3月4日(水)
天国から地獄に落ちるという言葉があるが、まさしく今日の自分のピッチングでそれをやってしまった。ヒットを1本打たれたものの、2アウトでランナー1塁として、打席にはピッチャーが入っていた。自分の気持ちも、勿論チェンジになっていた。2球目投げたところで、ボークの判定、自分の中でも何故ボークと言う気持ちだったが、打席にいるのはピッチャーという事で、あまり気にもせず投げた、ストライクを取りにいったストレートを、何とそのピッチャーにホームランされてしまった。マウンド上でただ呆然とするしかなかった。後悔しても始まらないが、何とも情けない1球になってしまった。野球は恐いものだと、改めて思った。プロに入って初めてピッチャーにホームランを打たれた。それも、こんな大切なところで、、、凄いバッターに打たれてテストに落ちるなら、それなりに力がなかったと諦めもつくが、もしこの1本の事で落ちたなら、なんとも言えない気分になりそうだ。相手が誰であれ、必ず全力で投げると思っていたのにほんとうに情けない。
しかし、ラストチャンスが3月8日にある。そこでなんとか名誉挽回の投球をして、望みを繋げたい。もともと、こんなに順調に来ると思っていなかったのだから、開き直って最後になるかもしれないが、大胆に自分のピッチングをしよう。
3月5日(木)
昨日のショックも少しは落ち着いて、新たな気持ちで練習に望めた。過ぎてしまった事はしかたない、次の登板があるのだから、それに向かって万全の調整をやっていかなければいけない。昨日の登板が最後でなくて良かったぐらいに考えて、本当に来るラストチャンスを物にするように頑張っていこう。現役復帰を考えての登板も、打たれたら2度とマウンドに立てなくなるというところまで追い込まれたのか、それとも、次を抑えてチャンスを繋げていけるのか、もうどちらに転んでも仕方ないだろう。ここまで1年間本当に頑張ってやってきたのだから、、、後悔は必ずするだろう。もし落ちて後悔しないなら、それは嘘だろう。納得する不合格なんていらない。嘘でも、まぐれでも何でも言いメジャーに残りたい、ただそれだけだろう。とにかくやるしかない。
3月6日(金)
今日一日、別にいつもと変わらない感じだった。久しぶりに少し曇って肌寒かったが、午後からは、また晴れて暖かくなった。チームの方も午前中はBゲームで午後からAゲームと、いつもどおりにオープン戦を消化した。そのオープン戦だが、今年のパドレスはここまで8試合消化して、いまだに負け知らずと絶好調である。チームにとってはとても良い事なんだろうけど、自分にとっては少しぐらい打たれてくれないと、自分が生き残っていけないので、なんとも不思議な気持ちになる。やはり昨年の最下位になった事や、新しく加入したケビン・ブラウンの影響、それにこれまた今年からピッチングコーチになったデビット・スチュワートなど、ピッチャー陣にとって刺激的な事が多く、みんなのライバル心が強く、ピッチャー陣にとっては息の抜けない日々が続いている感じだ。

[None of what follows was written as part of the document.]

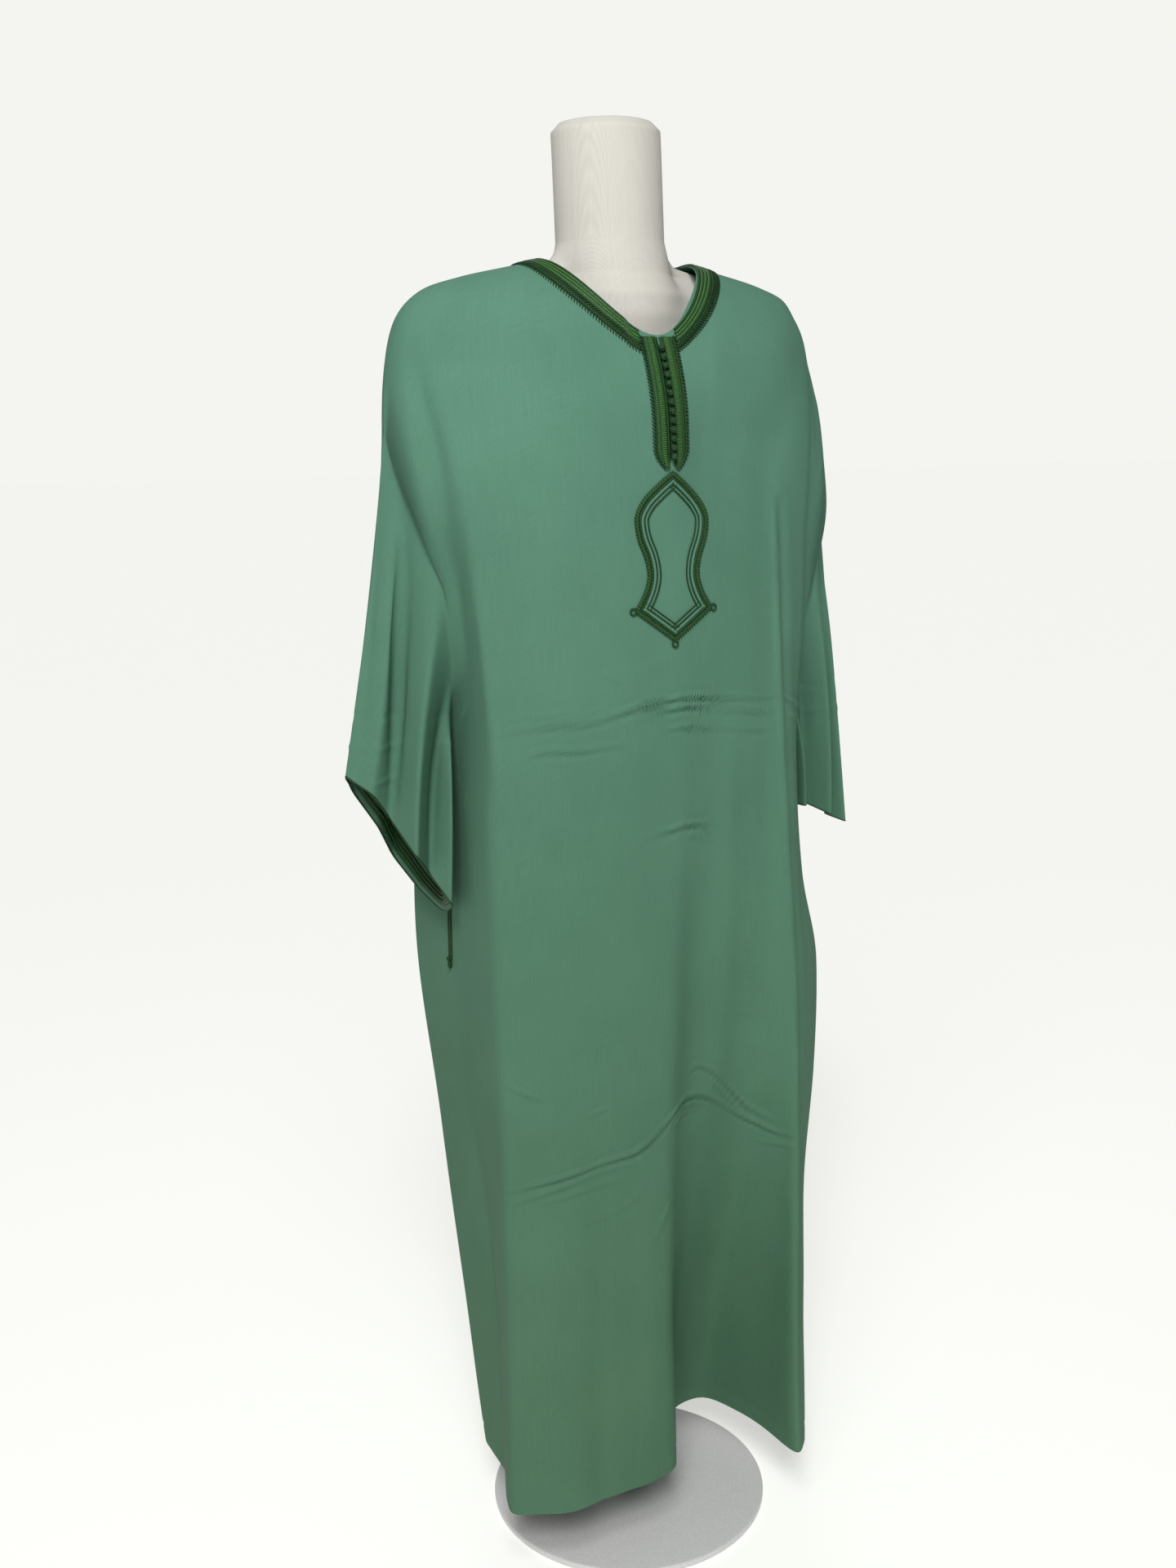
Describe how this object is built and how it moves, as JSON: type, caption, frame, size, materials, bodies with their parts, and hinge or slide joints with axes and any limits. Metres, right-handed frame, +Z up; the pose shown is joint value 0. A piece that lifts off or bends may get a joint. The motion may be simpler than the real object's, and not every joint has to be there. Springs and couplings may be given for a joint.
{
  "type": "hoodless djellaba robe on limbless dress form",
  "caption": "Long loose robe with wide short sleeves, braided neck, knotted placket and chest ornament, hanging on a limbless dress form with a round base.",
  "frame": {"origin": "centre of the round base's underside, on the floor", "axes": "+Z up; the robe faces -Y; +X is the wearer's left"},
  "size_m": [0.6296, 0.34, 1.632],
  "materials": {
    "cloth": "soft matt woven viscose and cotton, sage green",
    "braid": "corded silky braid, dark green with light green cords",
    "knot": "tight knots of silky cord, dark green",
    "form_linen": "plain pale grey linen over the form",
    "stand_steel": "satin pale grey paint"
  },
  "bodies": {
    "root": {"front_panel": "cloth", "back_panel": "cloth", "sleeve_right": "cloth", "sleeve_left": "cloth", "neck_braid": "braid", "placket_braid_right": "braid", "placket_braid_left": "braid", "ornament_braid": "braid", "ornament_piping_1": "braid", "ornament_piping_2": "braid", "slit_braid_right": "braid", "slit_braid_left": "braid", "cuff_braid_right": "braid", "cuff_braid_left": "braid", "knot_01": "knot", "knot_02": "knot", "knot_03": "knot", "knot_04": "knot", "knot_05": "knot", "knot_06": "knot", "knot_07": "knot", "knot_08": "knot", "knot_09": "knot", "knot_10": "knot", "knot_11": "knot", "knot_12": "knot", "knot_13": "knot", "form_torso": "form_linen", "form_pole": "stand_steel", "form_base": "stand_steel"}
  },
  "joints": []
}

しかし、こういう戦いはGIANTS時代にも毎年あったことだし、それに勝ち抜いてこそ価値があるのだから、最後まで負けないようにしていきたい。
3月7日(土)
いよいよ明日は、最終的に判断される登板だ。緊張しても仕方ないし、今までやって来た事が今の自分の実力だし、今更力以上の物が出るわけでもないので、普段どおりのピッチングができれば良いと思う。とにかく必要以上に力まないようにして、低目にコントロール良く丁寧に、根気よく投げれば自然と結果は後から付いてくるだろう。後は天に任せて幸運を祈るだけだろう。
良いピッチングをするには、何が大切か? 常々考えているが、いつもこれといった答は見つからない。スピード、コントロール、球の切れ、マウンド上での自信、冷静な判断、相手のタイミングを外すなど色々な事があるが、どれが一番でどれが二番とか、順番を考えても決まらないし、やはりすべて必要な事だと思う。しかしすべてを兼ね備えているピッチャーなんて存在する筈無いし、自分にとってその時その時に、必要な物が出せれば、良い結果に繋がるのだろう。しかしこうやって考えるとピッチングはとても奥が深く、難しいものだと思う。でもあまり難しく考えていくとマウンド上で投げられなくなるので、単純に考えておくのも非常に大切な事だと思う。